Its a standard (and important) result that if $X \sim \mathrm{\Gamma}(\alpha, \beta_X), Y \sim \mathrm{\Gamma}(\alpha, \beta_Y),$ and $X$ and $Y$ are independent, then $X+Y \sim \Gamma(\alpha, \beta_X + \beta_Y)$ (see below).
So, let $Z_1, Z_2, \cdots$ be iid $\Gamma(1/3,1)$ random variables. Then the law of $X_n$ is the same as the law of $S_n := Z_1 + Z_2 + \cdots + Z_n.$ But, as a sum of iid random variables with finite variance, $S_n$ admits a central limit behaviour, i.e., $$ \frac{S_n - n \mathbb{E}[Z_1]}{\sqrt{n \mathrm{Var}(Z_1)}} \rightsquigarrow \mathcal{N}(0,1).$$ Here, notice that $\mathbb{E}[Z_1] = 3, \mathrm{Var}(Z_1) = 9.$ So, $$ P(|X_n - 3n|< x \sqrt{n}) = P\left(\frac{|X_n - 3n|}{\sqrt{9n}} < \frac{x}{3} \right) \\= P\left( \frac{|S_n - 3n|}{\sqrt{9n}} < \frac{x}{3} \right) = \Phi(x/3) - \Phi(-x/3) + o(1),$$ where $\Phi$ is the standard Gaussian cdf, and taking limits yields the answer $\Phi(x/3) - \Phi(-x/3) = 2\Phi(x/3) - 1$.
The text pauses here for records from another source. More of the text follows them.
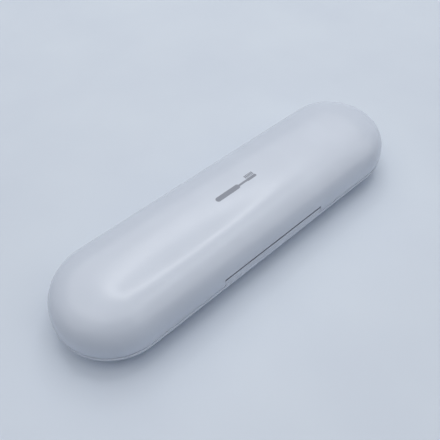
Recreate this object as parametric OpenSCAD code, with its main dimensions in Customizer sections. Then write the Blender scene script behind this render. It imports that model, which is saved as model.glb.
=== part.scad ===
// Hard travel case for an electric toothbrush: a long white capsule that opens like a clamshell.
// X runs along the case, the hinge is on the -Y side, +Z is up and the case stands on z = 0.

/* [Case] */
// Room past each end of the handle's trough
end_room = 25.3; // [23:0.1:32]
// Room on each side of the trough and the wells
side_room = 8.9; // [8.7:0.1:11.5]
// Gap between the handle's trough and the floor under it
floor_gap = 0.5; // [0.4:0.05:1]
// Gap between the handle's trough and the lid's crown
roof_gap = 0.7; // [0.6:0.05:3]
// Height of the parting plane above the table
base_h = 13; // [13:0.2:15]
// Wall of both outer shells
shell_t = 2; // [1.8:0.1:2.1]
// How square the lid's cross-section is, 2 is an ellipse
lid_power = 2.8; // [2.6:0.1:3.4]
// How square the base's cross-section is
base_power = 2.15; // [2.1:0.05:2.6]
// Depth that is cut flat off the rounded underside
foot_cut = 0.5; // [0.3:0.1:0.9]
// Seam between lid and base
seam_gap = 0.4; // [0.3:0.05:0.6]
// Radius on the outer edges along the seam
edge_r = 0.5; // [0.4:0.05:0.7]
// Depth of the thumb scoop in the lid's front edge
scoop_depth = 1.2; // [0.8:0.1:1.4]
// Radius of the thumb scoop seen from the front
scoop_r = 90; // [60:5:120]

/* [Toothbrush] */
// Diameter of the handle that the case holds
handle_d = 28.5; // [26:0.25:32]
// Length of the handle
handle_l = 190; // [170:1:215]
// Diameter of a spare brush head at its collar
head_d = 16; // [14:0.25:16.5]
// Length of a spare brush head
head_l = 76; // [70:1:77]
// Diameter of a brush head's neck
neck_d = 7; // [6:0.25:8]

/* [Tray and liner] */
// Wall of the troughs and wells
liner_t = 1.2; // [1:0.1:1.3]
// Thickness of the flat deck round the troughs
deck_t = 1.4; // [1.2:0.1:1.6]
// Gap between the deck and the shell round it
liner_gap = 0.3; // [0.2:0.05:0.5]
// Room round the handle in its trough
trough_gap = 0.75; // [0.6:0.05:0.9]
// Room round a brush head in its well
well_gap = 0.6; // [0.5:0.05:0.8]
// Room past each end of the handle and of a brush head
end_gap = 1; // [0.5:0.25:2]
// Land between the handle's trough and the wells
lane_land = 3; // [2.5:0.25:3.5]
// Shift of trough and wells towards the front
lane_shift = 1.1; // [0.5:0.1:1.6]
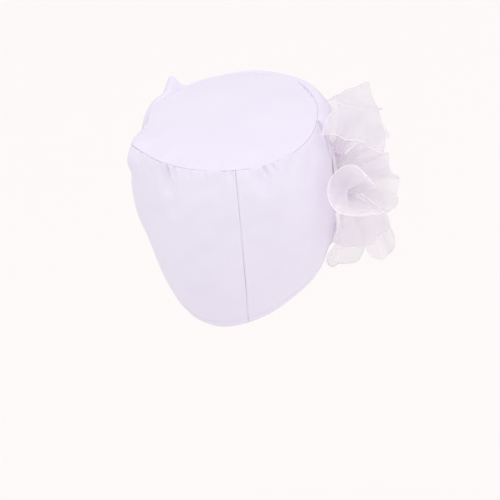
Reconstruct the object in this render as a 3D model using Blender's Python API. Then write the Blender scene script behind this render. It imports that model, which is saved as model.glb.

Easiest way to show the additivity is via characteristic functions. Assuming you know (or can show) that the characterisitc function of $\Gamma(\alpha, \beta)$ is $$ \varphi(t;\alpha, \beta) = \left(1 - \frac{it}{\alpha}\right)^{-\beta},$$ observe that since $X$ and $Y$ are independent, we have $$\varphi_{X+Y}(t) = \varphi_X(t)\varphi_Y(t) = \left(1 - \frac{it}{\alpha}\right)^{\beta_X} \cdot \left(1 - \frac{it}{\alpha}\right)^{\beta_Y} \\ = \left(1 - \frac{it}{\alpha}\right)^{\beta_X + \beta_Y} = \varphi(t;\alpha, \beta_X+\beta_Y),$$ and we're done.
Its worth noting that for $\beta = 1,$ the corresponding Gamma distribution is just an exponential distribution. So, for integer $\beta,$ $\Gamma(\alpha, \beta)$ is the distribution of a sum of $\beta$ iid exponential random variables. This is sometimes how the Gamma distribution is motivated, and is a reasonable way to remember the additivity.